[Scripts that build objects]
.....

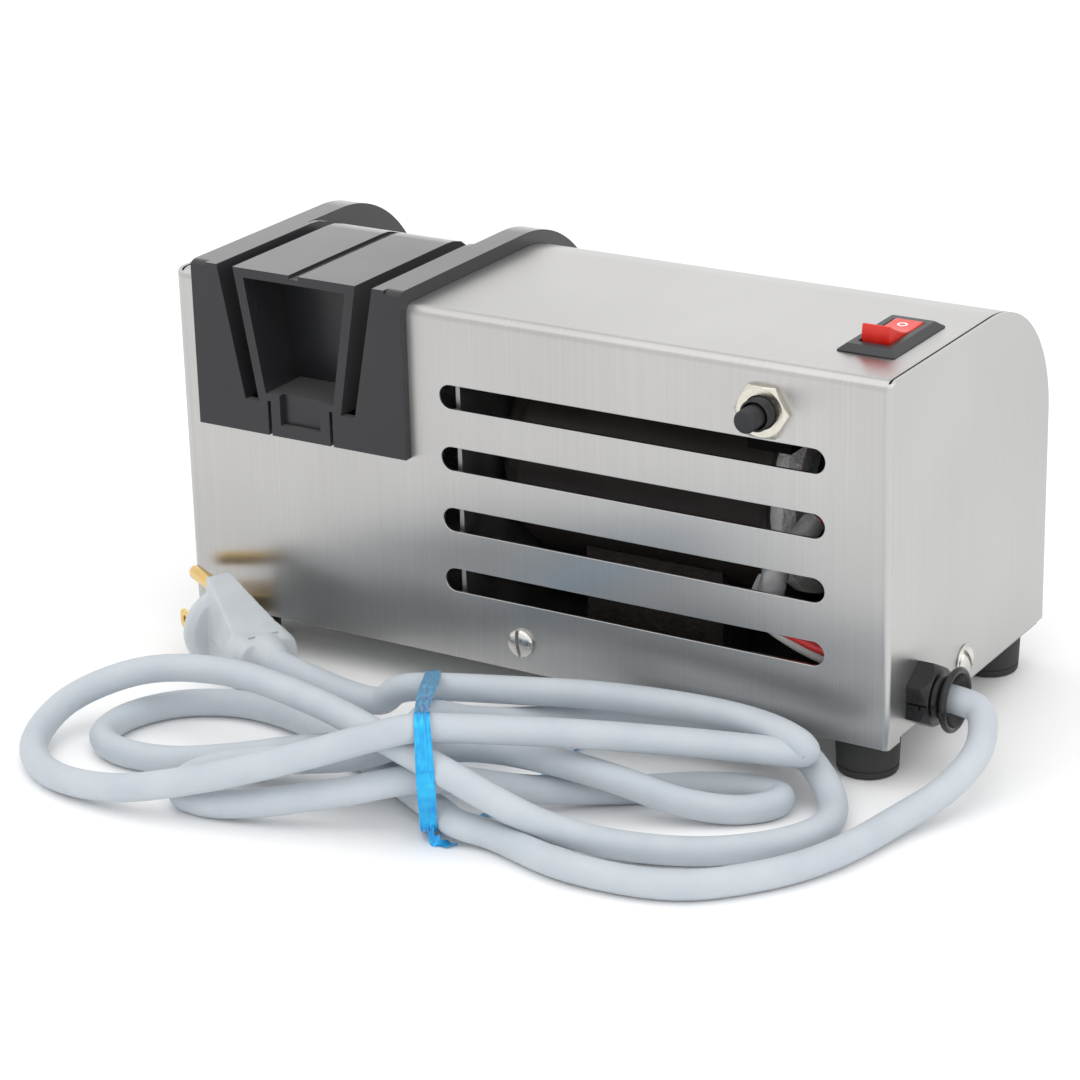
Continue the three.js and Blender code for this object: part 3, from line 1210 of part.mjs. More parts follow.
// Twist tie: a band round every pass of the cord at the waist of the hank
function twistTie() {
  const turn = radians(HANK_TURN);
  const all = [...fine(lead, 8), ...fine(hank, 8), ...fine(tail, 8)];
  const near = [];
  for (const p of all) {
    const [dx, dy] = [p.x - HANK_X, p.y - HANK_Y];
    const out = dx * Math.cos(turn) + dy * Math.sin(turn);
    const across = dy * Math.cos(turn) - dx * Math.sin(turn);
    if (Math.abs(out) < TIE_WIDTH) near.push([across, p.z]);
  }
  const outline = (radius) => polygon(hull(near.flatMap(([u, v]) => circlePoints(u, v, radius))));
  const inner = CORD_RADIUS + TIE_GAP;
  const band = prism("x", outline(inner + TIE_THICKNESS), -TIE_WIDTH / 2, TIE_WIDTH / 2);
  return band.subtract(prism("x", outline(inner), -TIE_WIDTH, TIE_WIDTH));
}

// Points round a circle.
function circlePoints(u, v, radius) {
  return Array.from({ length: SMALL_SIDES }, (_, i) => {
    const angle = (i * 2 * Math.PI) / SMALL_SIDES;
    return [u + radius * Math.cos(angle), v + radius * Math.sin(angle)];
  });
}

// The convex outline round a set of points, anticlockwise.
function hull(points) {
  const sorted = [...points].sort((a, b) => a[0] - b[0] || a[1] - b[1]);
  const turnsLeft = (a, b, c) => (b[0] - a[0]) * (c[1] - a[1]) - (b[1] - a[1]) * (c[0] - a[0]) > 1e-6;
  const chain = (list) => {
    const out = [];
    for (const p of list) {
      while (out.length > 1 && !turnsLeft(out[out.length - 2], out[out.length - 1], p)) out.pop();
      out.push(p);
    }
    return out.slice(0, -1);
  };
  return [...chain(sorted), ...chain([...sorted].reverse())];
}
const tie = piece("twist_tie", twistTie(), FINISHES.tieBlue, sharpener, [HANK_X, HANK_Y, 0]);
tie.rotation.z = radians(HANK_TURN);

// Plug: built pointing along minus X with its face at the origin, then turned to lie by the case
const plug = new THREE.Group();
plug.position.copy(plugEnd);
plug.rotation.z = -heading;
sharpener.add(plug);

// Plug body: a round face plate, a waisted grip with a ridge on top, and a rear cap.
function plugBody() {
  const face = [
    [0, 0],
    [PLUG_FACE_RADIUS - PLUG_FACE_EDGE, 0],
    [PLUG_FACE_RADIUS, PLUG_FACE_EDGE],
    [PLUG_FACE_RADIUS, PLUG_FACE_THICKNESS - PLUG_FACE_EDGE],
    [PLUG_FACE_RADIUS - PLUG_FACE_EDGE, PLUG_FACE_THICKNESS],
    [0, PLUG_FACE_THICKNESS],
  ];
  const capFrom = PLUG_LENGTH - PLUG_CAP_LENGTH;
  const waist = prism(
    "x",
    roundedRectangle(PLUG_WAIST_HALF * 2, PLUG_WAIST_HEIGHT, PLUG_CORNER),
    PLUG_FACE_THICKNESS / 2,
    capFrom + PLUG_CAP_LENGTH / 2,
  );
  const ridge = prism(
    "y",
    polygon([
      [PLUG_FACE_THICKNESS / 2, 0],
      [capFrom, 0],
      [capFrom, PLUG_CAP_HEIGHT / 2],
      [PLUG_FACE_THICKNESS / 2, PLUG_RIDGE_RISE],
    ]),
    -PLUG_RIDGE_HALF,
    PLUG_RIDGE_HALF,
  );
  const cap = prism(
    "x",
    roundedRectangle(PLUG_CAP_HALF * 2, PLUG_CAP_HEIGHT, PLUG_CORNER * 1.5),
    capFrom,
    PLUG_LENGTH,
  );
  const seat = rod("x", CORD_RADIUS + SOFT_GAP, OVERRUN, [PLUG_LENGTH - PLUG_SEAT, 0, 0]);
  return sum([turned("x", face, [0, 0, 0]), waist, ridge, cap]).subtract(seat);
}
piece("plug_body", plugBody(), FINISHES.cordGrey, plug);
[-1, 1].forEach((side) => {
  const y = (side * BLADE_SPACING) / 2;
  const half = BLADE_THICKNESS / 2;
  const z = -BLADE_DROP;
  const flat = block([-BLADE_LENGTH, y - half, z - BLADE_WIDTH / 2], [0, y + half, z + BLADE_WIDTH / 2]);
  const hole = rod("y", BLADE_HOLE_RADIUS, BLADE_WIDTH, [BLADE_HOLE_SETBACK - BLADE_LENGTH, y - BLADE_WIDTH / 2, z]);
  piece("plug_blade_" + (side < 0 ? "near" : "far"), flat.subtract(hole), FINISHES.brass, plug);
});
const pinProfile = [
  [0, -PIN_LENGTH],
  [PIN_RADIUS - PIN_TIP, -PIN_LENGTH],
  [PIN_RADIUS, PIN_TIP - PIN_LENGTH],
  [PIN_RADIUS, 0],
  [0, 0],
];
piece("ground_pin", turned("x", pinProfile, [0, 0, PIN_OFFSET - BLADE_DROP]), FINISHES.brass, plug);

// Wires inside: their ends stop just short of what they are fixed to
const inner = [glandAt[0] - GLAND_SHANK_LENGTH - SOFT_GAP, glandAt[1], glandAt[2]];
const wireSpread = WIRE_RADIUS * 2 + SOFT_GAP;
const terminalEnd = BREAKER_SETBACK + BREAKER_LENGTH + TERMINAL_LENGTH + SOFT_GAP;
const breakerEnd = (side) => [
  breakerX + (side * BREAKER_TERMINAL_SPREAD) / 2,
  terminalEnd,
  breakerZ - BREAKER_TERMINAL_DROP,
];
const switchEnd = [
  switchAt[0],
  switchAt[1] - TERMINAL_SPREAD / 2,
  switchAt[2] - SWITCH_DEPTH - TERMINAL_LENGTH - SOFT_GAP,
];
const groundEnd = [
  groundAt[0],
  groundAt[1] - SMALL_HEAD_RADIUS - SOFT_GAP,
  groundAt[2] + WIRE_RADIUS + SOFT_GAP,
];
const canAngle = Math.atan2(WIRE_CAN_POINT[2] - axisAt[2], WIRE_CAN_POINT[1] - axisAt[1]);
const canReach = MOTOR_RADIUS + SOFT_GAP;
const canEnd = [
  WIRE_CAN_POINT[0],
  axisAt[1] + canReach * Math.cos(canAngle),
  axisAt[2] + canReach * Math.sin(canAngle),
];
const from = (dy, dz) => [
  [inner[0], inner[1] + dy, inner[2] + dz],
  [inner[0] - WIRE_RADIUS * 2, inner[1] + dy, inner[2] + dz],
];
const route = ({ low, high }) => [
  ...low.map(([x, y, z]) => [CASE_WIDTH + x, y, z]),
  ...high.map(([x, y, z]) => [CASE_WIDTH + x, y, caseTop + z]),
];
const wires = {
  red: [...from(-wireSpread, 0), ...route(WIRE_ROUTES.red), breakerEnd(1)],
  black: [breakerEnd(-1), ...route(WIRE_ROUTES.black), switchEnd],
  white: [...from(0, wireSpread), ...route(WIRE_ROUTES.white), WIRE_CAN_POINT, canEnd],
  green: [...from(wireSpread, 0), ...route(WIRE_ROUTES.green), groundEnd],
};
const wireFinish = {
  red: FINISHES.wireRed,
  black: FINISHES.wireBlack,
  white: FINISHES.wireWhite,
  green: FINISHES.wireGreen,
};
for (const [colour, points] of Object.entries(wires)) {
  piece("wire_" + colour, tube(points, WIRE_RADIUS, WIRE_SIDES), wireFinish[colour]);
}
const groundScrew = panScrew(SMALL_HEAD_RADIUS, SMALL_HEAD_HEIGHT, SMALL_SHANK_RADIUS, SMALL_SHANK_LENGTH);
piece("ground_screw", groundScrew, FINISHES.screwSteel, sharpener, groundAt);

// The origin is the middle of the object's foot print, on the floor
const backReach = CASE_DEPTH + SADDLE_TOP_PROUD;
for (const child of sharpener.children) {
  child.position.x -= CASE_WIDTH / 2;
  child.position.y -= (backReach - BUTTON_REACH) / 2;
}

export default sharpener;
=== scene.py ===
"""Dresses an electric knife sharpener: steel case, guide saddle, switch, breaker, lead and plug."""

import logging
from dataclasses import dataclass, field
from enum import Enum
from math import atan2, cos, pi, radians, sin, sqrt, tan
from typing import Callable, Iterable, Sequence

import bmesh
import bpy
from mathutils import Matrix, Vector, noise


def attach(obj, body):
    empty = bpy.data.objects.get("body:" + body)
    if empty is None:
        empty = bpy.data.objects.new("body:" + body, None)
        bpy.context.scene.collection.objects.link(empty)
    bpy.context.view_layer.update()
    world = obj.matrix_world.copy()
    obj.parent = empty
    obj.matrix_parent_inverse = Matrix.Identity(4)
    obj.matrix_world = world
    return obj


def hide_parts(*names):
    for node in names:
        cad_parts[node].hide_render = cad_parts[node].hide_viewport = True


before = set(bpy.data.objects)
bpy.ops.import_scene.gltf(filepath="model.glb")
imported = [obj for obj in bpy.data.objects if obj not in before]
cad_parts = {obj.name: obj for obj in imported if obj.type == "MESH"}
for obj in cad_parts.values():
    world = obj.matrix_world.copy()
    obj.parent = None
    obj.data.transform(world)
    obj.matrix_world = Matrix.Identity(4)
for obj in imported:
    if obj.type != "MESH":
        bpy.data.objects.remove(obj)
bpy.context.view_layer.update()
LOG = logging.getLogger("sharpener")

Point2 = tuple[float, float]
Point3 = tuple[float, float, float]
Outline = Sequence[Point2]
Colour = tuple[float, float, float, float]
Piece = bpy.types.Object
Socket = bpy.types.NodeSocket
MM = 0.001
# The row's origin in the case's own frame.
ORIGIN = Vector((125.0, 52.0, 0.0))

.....

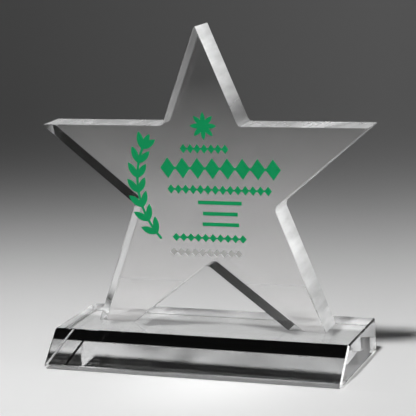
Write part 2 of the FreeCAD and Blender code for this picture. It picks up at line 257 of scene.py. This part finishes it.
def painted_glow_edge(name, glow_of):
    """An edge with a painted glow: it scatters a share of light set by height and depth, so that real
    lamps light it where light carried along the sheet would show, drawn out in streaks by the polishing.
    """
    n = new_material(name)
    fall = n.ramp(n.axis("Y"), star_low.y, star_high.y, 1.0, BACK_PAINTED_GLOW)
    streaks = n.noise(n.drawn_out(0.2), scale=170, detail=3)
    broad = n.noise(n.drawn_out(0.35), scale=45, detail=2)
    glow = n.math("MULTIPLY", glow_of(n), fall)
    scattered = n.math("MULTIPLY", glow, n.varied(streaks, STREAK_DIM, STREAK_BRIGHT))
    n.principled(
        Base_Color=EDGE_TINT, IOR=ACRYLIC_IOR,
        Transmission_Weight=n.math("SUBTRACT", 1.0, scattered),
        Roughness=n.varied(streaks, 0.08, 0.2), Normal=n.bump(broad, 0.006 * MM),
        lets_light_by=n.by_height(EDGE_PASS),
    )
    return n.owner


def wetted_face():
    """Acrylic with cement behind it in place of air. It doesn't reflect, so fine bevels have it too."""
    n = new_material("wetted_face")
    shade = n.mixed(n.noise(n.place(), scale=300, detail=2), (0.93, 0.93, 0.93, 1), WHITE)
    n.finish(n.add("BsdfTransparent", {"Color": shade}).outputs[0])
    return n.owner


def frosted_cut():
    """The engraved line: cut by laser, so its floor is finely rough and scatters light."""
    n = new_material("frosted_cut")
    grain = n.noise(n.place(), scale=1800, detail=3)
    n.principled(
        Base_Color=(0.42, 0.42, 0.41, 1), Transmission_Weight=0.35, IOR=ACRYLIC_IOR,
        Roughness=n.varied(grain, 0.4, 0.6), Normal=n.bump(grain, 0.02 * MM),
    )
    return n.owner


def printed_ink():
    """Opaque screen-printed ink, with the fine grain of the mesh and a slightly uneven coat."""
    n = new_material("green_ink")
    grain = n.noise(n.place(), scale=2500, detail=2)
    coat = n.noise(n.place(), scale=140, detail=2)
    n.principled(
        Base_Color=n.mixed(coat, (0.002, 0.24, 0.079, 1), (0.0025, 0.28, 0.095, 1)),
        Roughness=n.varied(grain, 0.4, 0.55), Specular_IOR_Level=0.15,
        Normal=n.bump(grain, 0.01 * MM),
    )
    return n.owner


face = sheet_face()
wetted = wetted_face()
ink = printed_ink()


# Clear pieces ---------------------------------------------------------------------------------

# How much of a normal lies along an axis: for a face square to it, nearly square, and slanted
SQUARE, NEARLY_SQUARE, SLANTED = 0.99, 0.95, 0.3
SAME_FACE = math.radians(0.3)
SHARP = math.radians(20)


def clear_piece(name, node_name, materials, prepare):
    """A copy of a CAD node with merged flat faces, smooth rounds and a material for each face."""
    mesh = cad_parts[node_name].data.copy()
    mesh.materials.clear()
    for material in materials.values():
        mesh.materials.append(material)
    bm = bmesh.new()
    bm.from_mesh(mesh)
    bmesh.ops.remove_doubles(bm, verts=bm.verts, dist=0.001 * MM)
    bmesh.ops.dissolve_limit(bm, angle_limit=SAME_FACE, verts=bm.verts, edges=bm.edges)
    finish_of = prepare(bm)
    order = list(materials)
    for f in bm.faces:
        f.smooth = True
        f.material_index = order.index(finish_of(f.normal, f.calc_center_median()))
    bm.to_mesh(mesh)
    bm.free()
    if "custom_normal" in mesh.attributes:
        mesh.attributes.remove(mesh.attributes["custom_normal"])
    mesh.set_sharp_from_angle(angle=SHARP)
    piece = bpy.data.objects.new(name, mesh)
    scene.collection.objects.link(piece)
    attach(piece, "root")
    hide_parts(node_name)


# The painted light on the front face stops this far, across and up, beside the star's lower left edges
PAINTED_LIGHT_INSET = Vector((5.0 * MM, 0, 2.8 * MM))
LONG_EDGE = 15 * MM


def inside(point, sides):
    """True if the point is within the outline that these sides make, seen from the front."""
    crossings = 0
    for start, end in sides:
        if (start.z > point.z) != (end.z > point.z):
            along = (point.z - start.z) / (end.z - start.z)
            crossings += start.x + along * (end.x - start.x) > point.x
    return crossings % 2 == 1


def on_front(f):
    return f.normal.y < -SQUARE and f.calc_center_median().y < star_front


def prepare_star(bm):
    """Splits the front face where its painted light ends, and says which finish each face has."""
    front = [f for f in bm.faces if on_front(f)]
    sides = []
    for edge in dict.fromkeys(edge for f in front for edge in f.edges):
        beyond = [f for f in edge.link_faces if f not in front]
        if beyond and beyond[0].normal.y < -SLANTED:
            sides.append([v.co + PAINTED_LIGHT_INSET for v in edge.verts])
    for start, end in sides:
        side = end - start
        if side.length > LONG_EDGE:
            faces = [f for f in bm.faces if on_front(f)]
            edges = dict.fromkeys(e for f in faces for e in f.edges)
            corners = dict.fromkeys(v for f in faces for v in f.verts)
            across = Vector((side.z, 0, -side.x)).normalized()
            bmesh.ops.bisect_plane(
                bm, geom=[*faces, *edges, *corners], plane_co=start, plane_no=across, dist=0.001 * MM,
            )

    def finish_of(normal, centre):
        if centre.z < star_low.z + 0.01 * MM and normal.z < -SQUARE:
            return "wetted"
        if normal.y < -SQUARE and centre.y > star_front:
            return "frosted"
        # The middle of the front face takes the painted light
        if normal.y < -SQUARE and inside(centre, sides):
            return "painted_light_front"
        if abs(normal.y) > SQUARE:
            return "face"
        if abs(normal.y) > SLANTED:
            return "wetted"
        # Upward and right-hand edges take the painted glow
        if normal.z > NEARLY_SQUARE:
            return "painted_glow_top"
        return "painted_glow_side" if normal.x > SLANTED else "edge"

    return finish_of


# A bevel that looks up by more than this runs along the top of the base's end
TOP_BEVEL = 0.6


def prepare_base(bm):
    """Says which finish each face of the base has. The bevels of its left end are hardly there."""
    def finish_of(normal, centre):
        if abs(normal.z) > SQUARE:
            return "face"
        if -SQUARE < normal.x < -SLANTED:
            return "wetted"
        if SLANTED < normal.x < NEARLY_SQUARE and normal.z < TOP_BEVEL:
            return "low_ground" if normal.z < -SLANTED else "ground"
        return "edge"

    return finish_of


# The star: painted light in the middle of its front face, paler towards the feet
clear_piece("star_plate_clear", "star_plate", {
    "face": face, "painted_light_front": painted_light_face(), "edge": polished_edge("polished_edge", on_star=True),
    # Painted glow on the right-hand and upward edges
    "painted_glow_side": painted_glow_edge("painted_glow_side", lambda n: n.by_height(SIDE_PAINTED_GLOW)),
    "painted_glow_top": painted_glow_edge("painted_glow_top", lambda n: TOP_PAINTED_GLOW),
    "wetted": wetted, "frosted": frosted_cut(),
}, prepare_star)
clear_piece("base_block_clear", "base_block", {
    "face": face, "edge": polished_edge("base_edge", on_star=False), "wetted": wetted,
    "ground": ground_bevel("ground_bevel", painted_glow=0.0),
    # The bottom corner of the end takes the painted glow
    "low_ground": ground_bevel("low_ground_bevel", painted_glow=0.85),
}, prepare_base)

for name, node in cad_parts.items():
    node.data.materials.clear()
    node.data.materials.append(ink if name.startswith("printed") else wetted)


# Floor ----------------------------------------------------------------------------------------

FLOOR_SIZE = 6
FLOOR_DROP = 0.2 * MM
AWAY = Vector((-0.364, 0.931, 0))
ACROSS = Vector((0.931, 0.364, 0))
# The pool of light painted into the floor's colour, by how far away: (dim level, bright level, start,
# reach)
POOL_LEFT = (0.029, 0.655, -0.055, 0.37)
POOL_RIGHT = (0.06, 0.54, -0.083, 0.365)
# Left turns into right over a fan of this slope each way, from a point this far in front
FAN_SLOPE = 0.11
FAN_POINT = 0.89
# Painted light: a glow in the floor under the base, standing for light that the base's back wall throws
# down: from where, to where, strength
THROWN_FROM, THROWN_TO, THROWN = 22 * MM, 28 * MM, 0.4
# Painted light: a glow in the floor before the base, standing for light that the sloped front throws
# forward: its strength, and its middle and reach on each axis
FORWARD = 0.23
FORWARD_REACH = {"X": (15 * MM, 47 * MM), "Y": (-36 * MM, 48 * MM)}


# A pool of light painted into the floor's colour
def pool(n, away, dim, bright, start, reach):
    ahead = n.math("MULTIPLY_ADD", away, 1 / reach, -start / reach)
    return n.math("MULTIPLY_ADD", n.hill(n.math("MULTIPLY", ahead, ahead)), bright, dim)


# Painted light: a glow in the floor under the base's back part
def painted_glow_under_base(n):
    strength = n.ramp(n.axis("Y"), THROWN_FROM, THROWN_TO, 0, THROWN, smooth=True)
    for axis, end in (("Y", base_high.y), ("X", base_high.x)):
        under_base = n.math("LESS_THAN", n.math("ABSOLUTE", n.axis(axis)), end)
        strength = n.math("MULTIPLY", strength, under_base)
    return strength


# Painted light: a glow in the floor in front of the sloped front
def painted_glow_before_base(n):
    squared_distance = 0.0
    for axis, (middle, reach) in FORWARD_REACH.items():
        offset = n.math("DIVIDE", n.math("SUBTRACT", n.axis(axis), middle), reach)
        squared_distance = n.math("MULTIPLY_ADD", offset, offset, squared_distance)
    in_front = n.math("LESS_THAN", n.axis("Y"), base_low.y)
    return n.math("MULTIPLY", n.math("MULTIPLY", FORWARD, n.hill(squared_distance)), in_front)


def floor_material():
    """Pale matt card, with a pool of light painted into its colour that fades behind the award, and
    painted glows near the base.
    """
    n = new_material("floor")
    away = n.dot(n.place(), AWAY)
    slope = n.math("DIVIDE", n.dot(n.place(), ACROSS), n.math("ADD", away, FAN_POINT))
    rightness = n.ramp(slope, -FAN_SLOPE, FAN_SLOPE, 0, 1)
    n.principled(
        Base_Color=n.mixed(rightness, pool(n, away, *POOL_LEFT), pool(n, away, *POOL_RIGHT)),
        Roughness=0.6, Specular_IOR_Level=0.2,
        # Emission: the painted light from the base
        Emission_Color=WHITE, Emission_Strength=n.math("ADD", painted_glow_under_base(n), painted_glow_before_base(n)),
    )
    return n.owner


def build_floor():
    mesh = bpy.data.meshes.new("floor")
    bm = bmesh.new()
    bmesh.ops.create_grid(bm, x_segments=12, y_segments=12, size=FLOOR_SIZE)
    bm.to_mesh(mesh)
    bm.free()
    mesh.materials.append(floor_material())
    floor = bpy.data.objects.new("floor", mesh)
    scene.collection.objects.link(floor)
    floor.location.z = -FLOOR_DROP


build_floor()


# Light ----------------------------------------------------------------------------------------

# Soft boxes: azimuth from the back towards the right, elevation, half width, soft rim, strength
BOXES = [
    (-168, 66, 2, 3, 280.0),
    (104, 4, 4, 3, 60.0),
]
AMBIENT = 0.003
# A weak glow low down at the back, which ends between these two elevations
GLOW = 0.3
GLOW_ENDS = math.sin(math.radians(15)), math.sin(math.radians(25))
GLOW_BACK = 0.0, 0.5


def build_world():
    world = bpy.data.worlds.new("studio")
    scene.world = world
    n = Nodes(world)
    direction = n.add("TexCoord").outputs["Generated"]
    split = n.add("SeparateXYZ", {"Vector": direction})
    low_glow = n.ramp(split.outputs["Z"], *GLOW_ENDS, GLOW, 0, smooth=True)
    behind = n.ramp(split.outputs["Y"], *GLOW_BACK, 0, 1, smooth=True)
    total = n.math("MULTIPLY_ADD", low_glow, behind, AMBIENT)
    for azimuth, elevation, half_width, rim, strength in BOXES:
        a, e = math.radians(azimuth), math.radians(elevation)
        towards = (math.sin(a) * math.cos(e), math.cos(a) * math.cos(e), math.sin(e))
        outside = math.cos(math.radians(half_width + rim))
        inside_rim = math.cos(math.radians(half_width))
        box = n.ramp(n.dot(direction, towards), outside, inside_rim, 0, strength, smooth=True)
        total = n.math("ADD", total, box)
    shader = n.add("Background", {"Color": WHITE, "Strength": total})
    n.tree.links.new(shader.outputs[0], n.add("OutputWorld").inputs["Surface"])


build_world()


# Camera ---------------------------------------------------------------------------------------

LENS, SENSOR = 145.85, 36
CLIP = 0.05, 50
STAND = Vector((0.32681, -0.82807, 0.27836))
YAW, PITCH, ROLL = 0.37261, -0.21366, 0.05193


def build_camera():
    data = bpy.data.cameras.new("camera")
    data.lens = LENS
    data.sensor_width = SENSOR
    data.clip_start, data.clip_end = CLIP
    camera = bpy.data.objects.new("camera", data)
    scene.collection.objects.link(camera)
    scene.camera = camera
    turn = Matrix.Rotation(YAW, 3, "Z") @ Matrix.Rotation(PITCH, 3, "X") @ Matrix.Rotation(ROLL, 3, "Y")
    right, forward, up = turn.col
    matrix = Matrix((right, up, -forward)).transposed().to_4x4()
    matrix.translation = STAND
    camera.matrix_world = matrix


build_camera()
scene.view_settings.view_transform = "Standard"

.....

GOAL: Only the lines from the one containing "print, on the floor" through the one containing "bpy.data.objects.remove(obj)" are to be retyped, both boundary lines included, with no other material.

COMPLETED EXERCISE:
// The origin is the middle of the object's foot print, on the floor
const backReach = CASE_DEPTH + SADDLE_TOP_PROUD;
for (const child of sharpener.children) {
  child.position.x -= CASE_WIDTH / 2;
  child.position.y -= (backReach - BUTTON_REACH) / 2;
}

export default sharpener;
=== scene.py ===
"""Dresses an electric knife sharpener: steel case, guide saddle, switch, breaker, lead and plug."""

import logging
from dataclasses import dataclass, field
from enum import Enum
from math import atan2, cos, pi, radians, sin, sqrt, tan
from typing import Callable, Iterable, Sequence

import bmesh
import bpy
from mathutils import Matrix, Vector, noise


def attach(obj, body):
    empty = bpy.data.objects.get("body:" + body)
    if empty is None:
        empty = bpy.data.objects.new("body:" + body, None)
        bpy.context.scene.collection.objects.link(empty)
    bpy.context.view_layer.update()
    world = obj.matrix_world.copy()
    obj.parent = empty
    obj.matrix_parent_inverse = Matrix.Identity(4)
    obj.matrix_world = world
    return obj


def hide_parts(*names):
    for node in names:
        cad_parts[node].hide_render = cad_parts[node].hide_viewport = True


before = set(bpy.data.objects)
bpy.ops.import_scene.gltf(filepath="model.glb")
imported = [obj for obj in bpy.data.objects if obj not in before]
cad_parts = {obj.name: obj for obj in imported if obj.type == "MESH"}
for obj in cad_parts.values():
    world = obj.matrix_world.copy()
    obj.parent = None
    obj.data.transform(world)
    obj.matrix_world = Matrix.Identity(4)
for obj in imported:
    if obj.type != "MESH":
        bpy.data.objects.remove(obj)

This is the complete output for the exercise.